** WHAT THIS TASK INVOLVES **
Extract the listing in its entirety, keeping each line identical to the original.

** SOURCE DATA **

--------

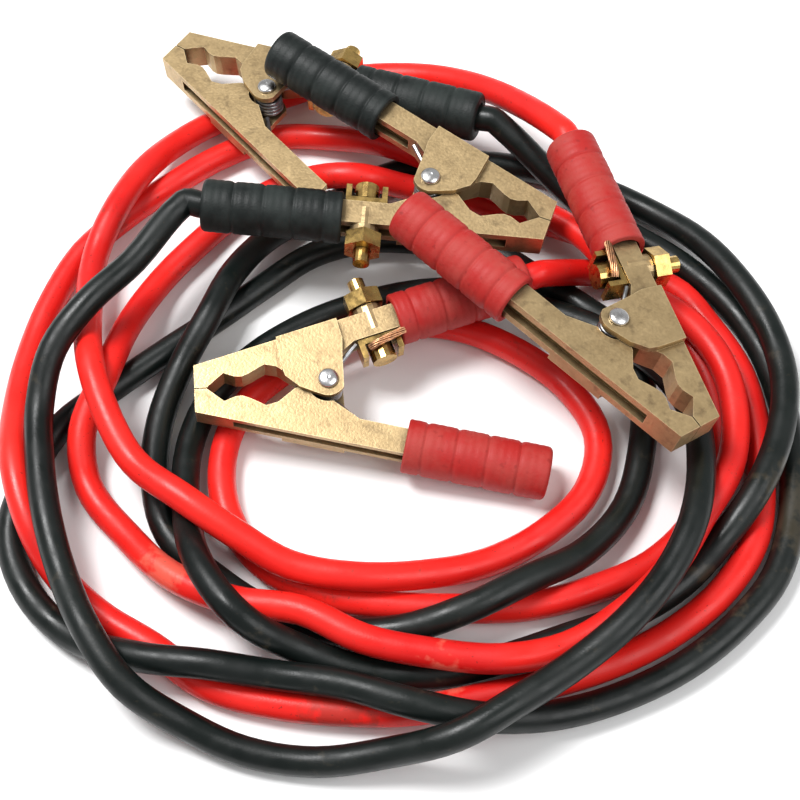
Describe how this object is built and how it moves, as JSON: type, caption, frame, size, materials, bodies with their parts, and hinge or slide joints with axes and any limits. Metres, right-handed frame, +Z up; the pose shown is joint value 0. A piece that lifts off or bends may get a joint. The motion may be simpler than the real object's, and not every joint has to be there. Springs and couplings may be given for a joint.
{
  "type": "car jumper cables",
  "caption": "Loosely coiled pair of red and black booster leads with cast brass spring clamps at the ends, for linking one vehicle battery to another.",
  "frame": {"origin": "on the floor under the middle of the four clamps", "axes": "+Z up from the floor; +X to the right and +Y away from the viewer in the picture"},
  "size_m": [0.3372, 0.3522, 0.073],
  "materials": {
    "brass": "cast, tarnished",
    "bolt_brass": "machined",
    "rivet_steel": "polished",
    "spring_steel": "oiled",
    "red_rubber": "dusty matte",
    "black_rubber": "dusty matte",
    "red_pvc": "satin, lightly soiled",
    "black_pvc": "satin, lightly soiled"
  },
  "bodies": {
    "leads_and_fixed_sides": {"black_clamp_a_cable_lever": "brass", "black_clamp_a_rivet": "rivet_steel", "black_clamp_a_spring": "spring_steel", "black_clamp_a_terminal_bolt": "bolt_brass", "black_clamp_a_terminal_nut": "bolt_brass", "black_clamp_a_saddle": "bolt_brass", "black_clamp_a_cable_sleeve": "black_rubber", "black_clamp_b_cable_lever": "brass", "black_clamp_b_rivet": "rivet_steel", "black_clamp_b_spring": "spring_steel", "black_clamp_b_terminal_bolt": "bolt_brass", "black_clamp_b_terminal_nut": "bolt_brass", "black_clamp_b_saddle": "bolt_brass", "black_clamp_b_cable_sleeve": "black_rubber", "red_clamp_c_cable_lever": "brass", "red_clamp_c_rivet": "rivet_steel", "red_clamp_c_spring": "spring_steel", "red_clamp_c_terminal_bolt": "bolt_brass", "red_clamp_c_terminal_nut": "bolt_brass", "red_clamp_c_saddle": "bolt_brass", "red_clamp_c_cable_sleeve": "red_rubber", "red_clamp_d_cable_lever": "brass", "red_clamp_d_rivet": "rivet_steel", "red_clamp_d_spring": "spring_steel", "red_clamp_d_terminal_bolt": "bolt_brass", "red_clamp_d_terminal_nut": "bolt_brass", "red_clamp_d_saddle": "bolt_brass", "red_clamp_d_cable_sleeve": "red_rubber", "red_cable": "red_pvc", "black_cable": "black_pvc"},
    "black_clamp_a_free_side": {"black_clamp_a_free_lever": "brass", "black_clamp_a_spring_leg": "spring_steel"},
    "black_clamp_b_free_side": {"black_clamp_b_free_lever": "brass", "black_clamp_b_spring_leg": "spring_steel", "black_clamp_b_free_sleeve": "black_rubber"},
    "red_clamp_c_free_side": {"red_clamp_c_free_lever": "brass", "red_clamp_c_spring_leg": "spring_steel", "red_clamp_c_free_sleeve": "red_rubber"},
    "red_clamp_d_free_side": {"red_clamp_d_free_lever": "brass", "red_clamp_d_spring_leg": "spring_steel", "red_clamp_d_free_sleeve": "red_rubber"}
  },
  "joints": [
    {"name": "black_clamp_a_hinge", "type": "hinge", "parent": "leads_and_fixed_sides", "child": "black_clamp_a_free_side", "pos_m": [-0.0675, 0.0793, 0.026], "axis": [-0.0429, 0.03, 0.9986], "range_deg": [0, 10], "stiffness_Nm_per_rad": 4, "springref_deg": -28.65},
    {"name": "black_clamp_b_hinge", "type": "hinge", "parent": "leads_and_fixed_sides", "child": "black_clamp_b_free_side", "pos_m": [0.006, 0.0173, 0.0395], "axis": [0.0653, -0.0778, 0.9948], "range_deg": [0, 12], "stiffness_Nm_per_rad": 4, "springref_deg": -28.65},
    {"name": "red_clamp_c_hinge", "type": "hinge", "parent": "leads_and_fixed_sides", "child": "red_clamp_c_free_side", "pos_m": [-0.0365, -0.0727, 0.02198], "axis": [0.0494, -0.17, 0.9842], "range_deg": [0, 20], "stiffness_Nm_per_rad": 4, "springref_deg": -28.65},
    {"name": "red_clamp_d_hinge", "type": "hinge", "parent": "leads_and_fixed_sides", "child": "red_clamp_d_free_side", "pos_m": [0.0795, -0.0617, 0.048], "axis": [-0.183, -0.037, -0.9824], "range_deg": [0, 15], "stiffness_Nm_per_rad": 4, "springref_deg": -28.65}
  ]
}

--------

** THE OUTPUT **
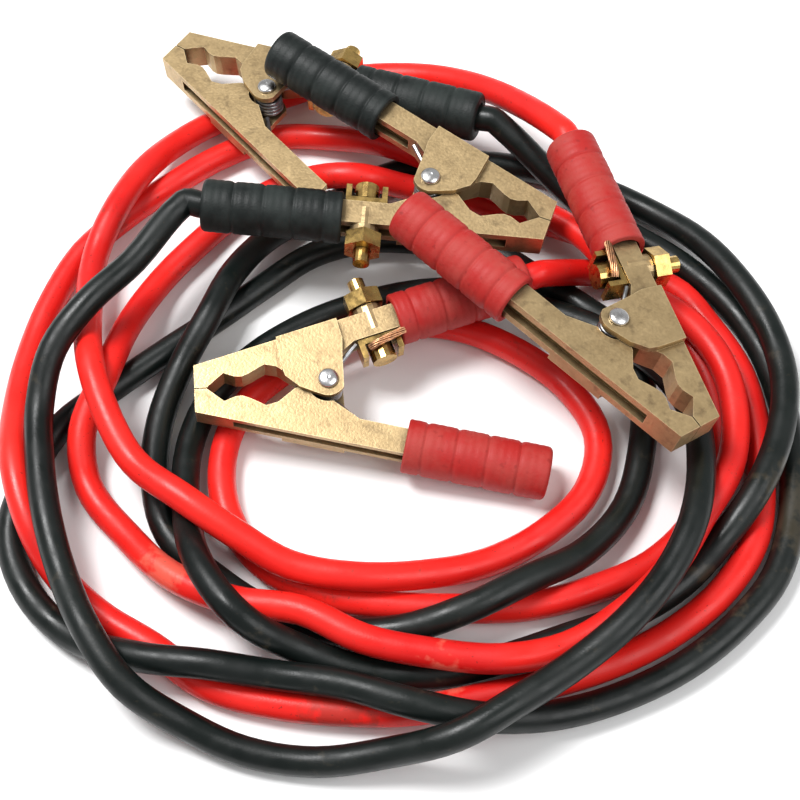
Describe how this object is built and how it moves, as JSON: type, caption, frame, size, materials, bodies with their parts, and hinge or slide joints with axes and any limits. Metres, right-handed frame, +Z up; the pose shown is joint value 0. A piece that lifts off or bends may get a joint. The motion may be simpler than the real object's, and not every joint has to be there. Springs and couplings may be given for a joint.
{
  "type": "car jumper cables",
  "caption": "Loosely coiled pair of red and black booster leads with cast brass spring clamps at the ends, for linking one vehicle battery to another.",
  "frame": {"origin": "on the floor under the middle of the four clamps", "axes": "+Z up from the floor; +X to the right and +Y away from the viewer in the picture"},
  "size_m": [0.3372, 0.3522, 0.073],
  "materials": {
    "brass": "cast, tarnished",
    "bolt_brass": "machined",
    "rivet_steel": "polished",
    "spring_steel": "oiled",
    "red_rubber": "dusty matte",
    "black_rubber": "dusty matte",
    "red_pvc": "satin, lightly soiled",
    "black_pvc": "satin, lightly soiled"
  },
  "bodies": {
    "leads_and_fixed_sides": {"black_clamp_a_cable_lever": "brass", "black_clamp_a_rivet": "rivet_steel", "black_clamp_a_spring": "spring_steel", "black_clamp_a_terminal_bolt": "bolt_brass", "black_clamp_a_terminal_nut": "bolt_brass", "black_clamp_a_saddle": "bolt_brass", "black_clamp_a_cable_sleeve": "black_rubber", "black_clamp_b_cable_lever": "brass", "black_clamp_b_rivet": "rivet_steel", "black_clamp_b_spring": "spring_steel", "black_clamp_b_terminal_bolt": "bolt_brass", "black_clamp_b_terminal_nut": "bolt_brass", "black_clamp_b_saddle": "bolt_brass", "black_clamp_b_cable_sleeve": "black_rubber", "red_clamp_c_cable_lever": "brass", "red_clamp_c_rivet": "rivet_steel", "red_clamp_c_spring": "spring_steel", "red_clamp_c_terminal_bolt": "bolt_brass", "red_clamp_c_terminal_nut": "bolt_brass", "red_clamp_c_saddle": "bolt_brass", "red_clamp_c_cable_sleeve": "red_rubber", "red_clamp_d_cable_lever": "brass", "red_clamp_d_rivet": "rivet_steel", "red_clamp_d_spring": "spring_steel", "red_clamp_d_terminal_bolt": "bolt_brass", "red_clamp_d_terminal_nut": "bolt_brass", "red_clamp_d_saddle": "bolt_brass", "red_clamp_d_cable_sleeve": "red_rubber", "red_cable": "red_pvc", "black_cable": "black_pvc"},
    "black_clamp_a_free_side": {"black_clamp_a_free_lever": "brass", "black_clamp_a_spring_leg": "spring_steel"},
    "black_clamp_b_free_side": {"black_clamp_b_free_lever": "brass", "black_clamp_b_spring_leg": "spring_steel", "black_clamp_b_free_sleeve": "black_rubber"},
    "red_clamp_c_free_side": {"red_clamp_c_free_lever": "brass", "red_clamp_c_spring_leg": "spring_steel", "red_clamp_c_free_sleeve": "red_rubber"},
    "red_clamp_d_free_side": {"red_clamp_d_free_lever": "brass", "red_clamp_d_spring_leg": "spring_steel", "red_clamp_d_free_sleeve": "red_rubber"}
  },
  "joints": [
    {"name": "black_clamp_a_hinge", "type": "hinge", "parent": "leads_and_fixed_sides", "child": "black_clamp_a_free_side", "pos_m": [-0.0675, 0.0793, 0.026], "axis": [-0.0429, 0.03, 0.9986], "range_deg": [0, 10], "stiffness_Nm_per_rad": 4, "springref_deg": -28.65},
    {"name": "black_clamp_b_hinge", "type": "hinge", "parent": "leads_and_fixed_sides", "child": "black_clamp_b_free_side", "pos_m": [0.006, 0.0173, 0.0395], "axis": [0.0653, -0.0778, 0.9948], "range_deg": [0, 12], "stiffness_Nm_per_rad": 4, "springref_deg": -28.65},
    {"name": "red_clamp_c_hinge", "type": "hinge", "parent": "leads_and_fixed_sides", "child": "red_clamp_c_free_side", "pos_m": [-0.0365, -0.0727, 0.02198], "axis": [0.0494, -0.17, 0.9842], "range_deg": [0, 20], "stiffness_Nm_per_rad": 4, "springref_deg": -28.65},
    {"name": "red_clamp_d_hinge", "type": "hinge", "parent": "leads_and_fixed_sides", "child": "red_clamp_d_free_side", "pos_m": [0.0795, -0.0617, 0.048], "axis": [-0.183, -0.037, -0.9824], "range_deg": [0, 15], "stiffness_Nm_per_rad": 4, "springref_deg": -28.65}
  ]
}